We catch a snippet of nu-metal boyband Lostprophets' bland, uninspiring set, and before long we decide to take cover over in the Radio 1 tent. The 22-20s are on, trawling through their blues-punk riot, past singles such as Shoot Your Gun and Such A Fool going down a storm.
After the news comes in that dEUS have pulled out due to illness, we trudge over to see Placebo. Their faux-goth image may have worked ten years ago, but do they really think they can still pull it off as they enter their thirties? Brian Molko, now visibly balding never really strikes up a rapport with the crowd, and their live show just seems to be stolid and uninspiring. Even new versions of the hits Pure Morning and Taste In Men sound disappointingly tired.
After 50 Cent is bottled off the stage (surely a gangsta rapper who's been shot numerous times can survive a torrent of plastic bottles?), it's down to Green Day to close the festival. Launching into new single American Idiot it's pretty much a greatest hits set from the US punks, - Long View, Geek Stink Breath, Basket Case, Brain Stew, - the list goes on. Throw in a few novelty covers - We Are The Champions, as well as classics by Operation Ivy, The Clash and the Buzzcocks and they're pretty much the ultimate crowd-pleasing festival headliner. The only thing is, that with both The Rasmus and 50 being bottled off the stage, Green Day have over two hours' stage time, which is rather a long time for a pop-punk band with little variation to their three-chord formula.
Legging it over to the Radio 1 tent, we manage to catch the last half of Supergrass' finale.
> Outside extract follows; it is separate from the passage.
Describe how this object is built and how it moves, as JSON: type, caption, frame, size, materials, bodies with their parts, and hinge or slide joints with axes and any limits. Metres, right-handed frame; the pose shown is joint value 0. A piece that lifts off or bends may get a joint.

Lenny and Strange Ones sound as mighty as ever, whilst Kiss of Life perhaps hints at where the band's musical direction will go next. Unfortunately we do get the acoustic version of Caught By The Fuzz (why?!?) as played on their recent Greatest Hits tour, but by raising the tempo afterwards with the sing-along anthems Moving and Pumping On Your Stereo, they more than redeem themselves.